You wait ages for a bus and then three come along at the same time.

The first was so slow and stuttery it took over half a decade for it to work out how to print your Triennial Review pass; the second has just raced past the stop spraying waiting passengers with grimy water as he sped over the legislatory potholes; and the third, well it hasn’t got a destination on the front yet, but maybe this will be the Wright one.

Doubtful.

None of the others have been, which explains why the amusements industry, and the UK gaming sector as a whole, cannot gain any of the momentum it desperately needs to change the pace and direction for its future.

The lack of long term leadership and stability at the DCMS helm has created avoid; how appropriate, then, that we have a departmental bureaucracy and a reinless regulator stepping in to fill it.

The old 1980s series Yes Minister wasn’t just funny, it was the first reality TV programme.

This is exactly how things operate – even 40 years on.

Every new change at the helm of a government department seems to almost immediately succumb to the comforting wisdom of their strong and stable team of bureaucrats and technocrats.

The ones we elect to do the job hand it over to the ones no-one wants to do the job.

That isn’t the strong and stable leadership we anticipated.

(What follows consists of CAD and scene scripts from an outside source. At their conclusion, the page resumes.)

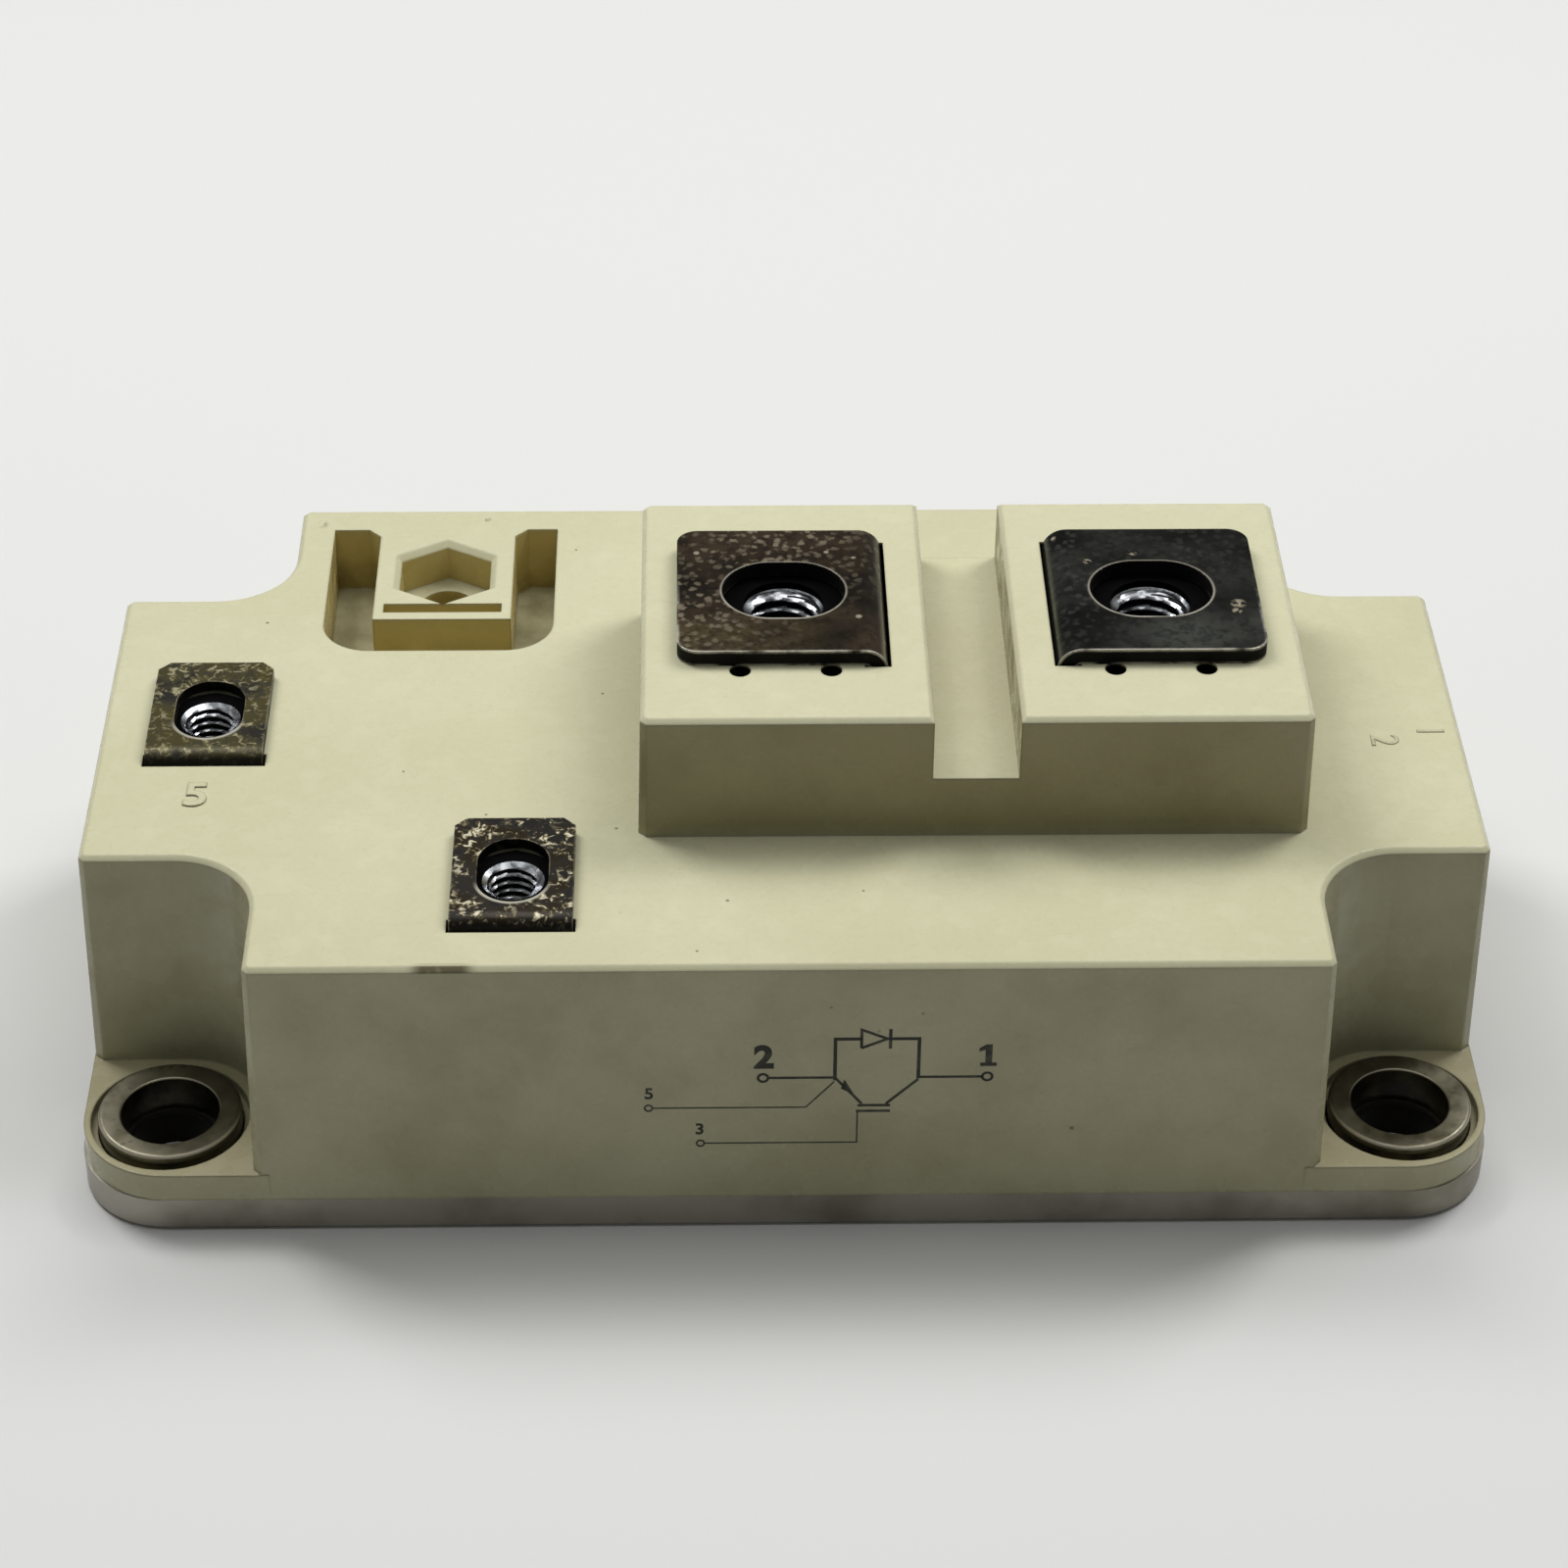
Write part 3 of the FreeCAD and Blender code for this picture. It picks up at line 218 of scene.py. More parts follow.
    def near(self, x, y, z, radius, soft=0.35):
        """1 inside a ball, in millimetres, fading to 0 at its edge."""
        node = self.nodes.new("ShaderNodeVectorMath")
        node.operation = "DISTANCE"
        self.links.new(self.place, node.inputs[0])
        node.inputs[1].default_value = (x * MM, y * MM, z * MM)
        return self.ease(node.outputs["Value"], radius * MM, radius * MM * (1 - soft))

    def slot_distance(self, centre, long, wide):
        """Distance outside an oblong hole, which may lie along X or Y."""
        radius = min(long, wide) / 2
        past_x = self.most(self.minus(self.off("X", centre[0]), long / 2 - radius), 0.0)
        past_y = self.most(self.minus(self.off("Y", centre[1]), wide / 2 - radius), 0.0)
        square = self.plus(self.times(past_x, past_x), self.times(past_y, past_y))
        return self.minus(self.math("SQRT", square), radius)

    def within(self, low, high, soft):
        """1 inside a box given in millimetres, fading to 0 over soft millimetres outside it."""
        share = 1.0
        for name, start, end in zip("XYZ", low, high):
            share = self.times(share, self.along(name, start - soft, start))
            share = self.times(share, self.along(name, end + soft, end))
        return share

    def rounded(self, radius):
        """Normal of the surface with its edges rounded."""
        bevel = self.nodes.new("ShaderNodeBevel")
        bevel.samples = BEVEL_SAMPLES
        bevel.inputs["Radius"].default_value = radius
        return bevel.outputs["Normal"]

    def edge(self, radius, low, high):
        """1 along sharp edges: where the rounded normal turns away from the true one."""
        geometry = self.nodes.new("ShaderNodeNewGeometry")
        node = self.nodes.new("ShaderNodeVectorMath")
        node.operation = "DOT_PRODUCT"
        self.links.new(self.rounded(radius), node.inputs[0])
        self.links.new(geometry.outputs["True Normal"], node.inputs[1])
        return self.ease(self.minus(1.0, node.outputs["Value"]), low, high)

    def relief(self, *heights, radius=0.0):
        """Rounded edges, and bumps given as (height socket, strength, distance)."""
        normal = self.rounded(radius) if radius else None
        for height, strength, distance in heights:
            bump = self.nodes.new("ShaderNodeBump")
            bump.inputs["Strength"].default_value = strength
            bump.inputs["Distance"].default_value = distance
            self.links.new(height, bump.inputs["Height"])
            if normal:
                self.links.new(normal, bump.inputs["Normal"])
            normal = bump.outputs["Normal"]
        self.links.new(normal, self.shader.inputs["Normal"])


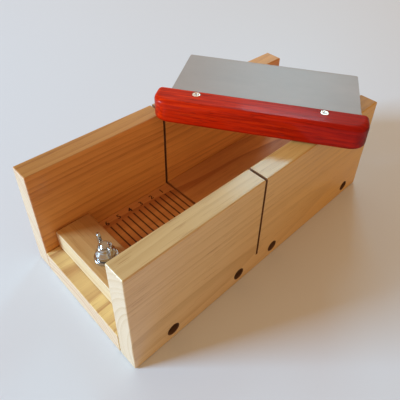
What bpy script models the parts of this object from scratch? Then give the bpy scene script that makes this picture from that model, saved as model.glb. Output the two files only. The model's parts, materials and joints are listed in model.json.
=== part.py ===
"""Soap-loaf cutting box: an open-ended wooden trough with a sliding stop and a straight slicer.

Metres, +Z up.  The origin is the middle of the trough's underside.  +X runs along the trough from
the stop end to the far end, +Y points to the left wall.
"""

from math import cos, pi, radians, sin, sqrt

import bmesh
import bpy
from mathutils import Matrix, Vector

# ---------------------------------------------------------------- driving dimensions

# Wooden trough.
BOX_LENGTH = 0.238
BOX_WIDTH = 0.112
BOX_HEIGHT = 0.084
WALL_THICKNESS = 0.015
BASE_THICKNESS = 0.017
WOOD_EDGE_RADIUS = 0.0010
BOARD_EDGE_RADIUS = 0.0004

# Saw kerf that guides the blade.
KERF_FROM_NEAR_END = 0.1045
KERF_DEPTH_IN_BASE = 0.0025

# Screws that hold the walls to the base.
SCREW_HEIGHT = 0.0088
SCREW_FROM_NEAR_END = 0.029
SCREW_FROM_FAR_END = 0.021
SCREW_FROM_KERF = 0.0177
SCREW_HEAD_RADIUS = 0.0037
SCREW_HEAD_DEPTH = 0.0026
SCREW_HEAD_RIM = 0.0005
SCREW_CORE_RADIUS = 0.0014
SCREW_CREST_RADIUS = 0.0020
SCREW_LENGTH = 0.026
SCREW_PITCH = 0.0020
SCREW_RIDGE_RISE = 0.0007
SCREW_TIP_LENGTH = 0.0040
SCREW_SUNK = 0.0062
CROSS_RECESS_WIDTH = 0.0010
CROSS_RECESS_SPAN = 0.0040
CROSS_RECESS_DEPTH = 0.0014

# Stop block and its clamping hardware.
STOP_LENGTH = 0.025
STOP_HEIGHT = 0.0145
STOP_FROM_NEAR_END = 0.0095
STOP_BACKWARD_TRAVEL = 0.003
STOP_FORWARD_TRAVEL = 0.060
STOP_SIDE_CLEARANCE = 0.0005
STOP_EDGE_RADIUS = 0.0008
BOLT_RADIUS = 0.0030
BOLT_LENGTH = 0.040
BOLT_THREAD_LENGTH = 0.018
BOLT_PITCH = 0.0010
BOLT_THREAD_DEPTH = 0.0004
BOLT_HEAD_RADIUS = 0.0070
BOLT_HEAD_HEIGHT = 0.0030
BOLT_HEAD_RIM = 0.0008
BOLT_NECK_OVERLAP = 0.0004
BOLT_NECK_PROUD = 0.0001
BOLT_NECK_HEIGHT = 0.0040
BOLT_HEAD_ABOVE_TABLE = 0.0013
HEAD_CHANNEL_CLEARANCE = 0.0006
WASHER_RADIUS = 0.0076
WASHER_THICKNESS = 0.0015
WASHER_EDGE = 0.0003
NUT_BASE_RADIUS = 0.0064
NUT_BASE_HEIGHT = 0.0034
NUT_SHOULDER_HEIGHT = 0.0052
NUT_HUB_RADIUS = 0.0046
NUT_HUB_HEIGHT = 0.0088
NUT_EDGE = 0.0005
WING_SPAN = 0.0190
WING_HEIGHT = 0.0136
WING_THICKNESS = 0.0022
WING_EDGE = 0.0004
WING_ROOT_DEPTH = 0.0010
WING_FOOT_HEIGHT = 0.0014
WING_BELLY_INSET = 0.0025
WING_BELLY_HEIGHT = 0.0027
WING_WIDEST_HEIGHT = 0.0084
WING_TIP_INSET = 0.0004
WING_TIP_WIDTH = 0.0036
WING_NECK_HEIGHT = 0.0080
WING_ROUNDING = 0.0018
WING_ROOT_ROUNDING = 0.0003
NUT_ANGLE = radians(85)

# Slicer, which lies across the tops of the walls.
SLICER_FROM_KERF = 0.0355
SLICER_ON_LEFT_WALL = 0.0027
SLICER_ANGLE = radians(-56.35)
HANDLE_LENGTH = 0.146
HANDLE_DEPTH = 0.0200
HANDLE_THICKNESS = 0.0180
HANDLE_GRIP_CORNER = 0.0100
HANDLE_BLADE_CORNER = 0.0025
HANDLE_EDGE_RADIUS = 0.0032
BLADE_LENGTH = 0.1375
BLADE_THICKNESS = 0.0010
BLADE_REACH = 0.0696
BLADE_SUNK = 0.0100
BLADE_OFFSET = 0.0014
BLADE_CORNER = 0.0012
BLADE_GROUND_WIDTH = 0.0030
BLADE_EDGE_THICKNESS = 0.0003
RIVET_SPACING = 0.0878
RIVET_FROM_BACK = 0.0058
RIVET_OFFSET = -0.0008
RIVET_FLANGE_RADIUS = 0.0030
RIVET_FLANGE_HEIGHT = 0.0008
RIVET_FLANGE_EDGE = 0.0004
RIVET_TUBE_RADIUS = 0.0021
RIVET_PIN_RADIUS = 0.0012
RIVET_PIN_SUNK = 0.0002

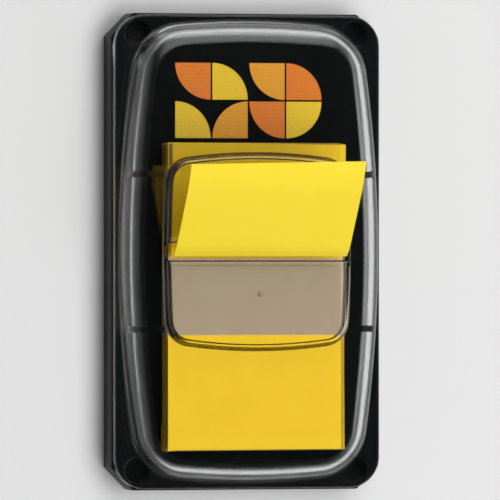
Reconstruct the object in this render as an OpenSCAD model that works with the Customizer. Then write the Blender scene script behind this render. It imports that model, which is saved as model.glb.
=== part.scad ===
// Pop-up dispenser pack of sticky index tabs: a black tray, a clear snap-on cover with a slot,
// a printed card and the pile of film tabs, the first of which stands out of the slot.
// Millimetres. +Z is out of the front, +Y towards the top, and the origin is the middle of the back.

/* [Base tray] */
// Width of the tray
base_w = 39.4; // [37:0.1:46]
// Length of the tray
base_l = 67.5; // [60:0.1:80]
// Height of the tray's rim
base_h = 4.2; // [3.6:0.1:8]
// Size of the cut corners
base_chamfer = 3.2; // [2:0.1:3.6]
// Thickness of the tray's side walls
base_wall = 1.2; // [0.8:0.1:2]
// Thickness of the tray's deck at the rim
deck_t = 1.2; // [0.8:0.1:2]
// Height of the raised floor above the rim
floor_h = 0.8; // [0.4:0.1:1.2]
// Thickness of the ribs behind the deck
rib_t = 1; // [0.6:0.1:2]

/* [Cover] */
// Step from the tray's edge in to the cover's edge
flange_step = 0.2; // [0:0.05:0.6]
// Thickness of the cover's flat flange
flange_t = 1.3; // [0.8:0.1:2]
// Corner radius of the flange
flange_r = 4.4; // [3.6:0.1:5]
// Rounding along the flange's upper edge
flange_edge_r = 0.35; // [0.1:0.05:0.6]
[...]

Roll the clock back a decade, and you’d probably not see much difference for the industry. Except it’s far smaller, more fiercely regulated, eyes spinning from watching the revolving door of departmental secretaries and operating in an economic and technological landscape that has moved ten years on while we’re still forced to work with tools from the last century.

The industry needs a secretary of state to deliver a strong and stable arena for us to operate and drive prosperity for our business and local communities.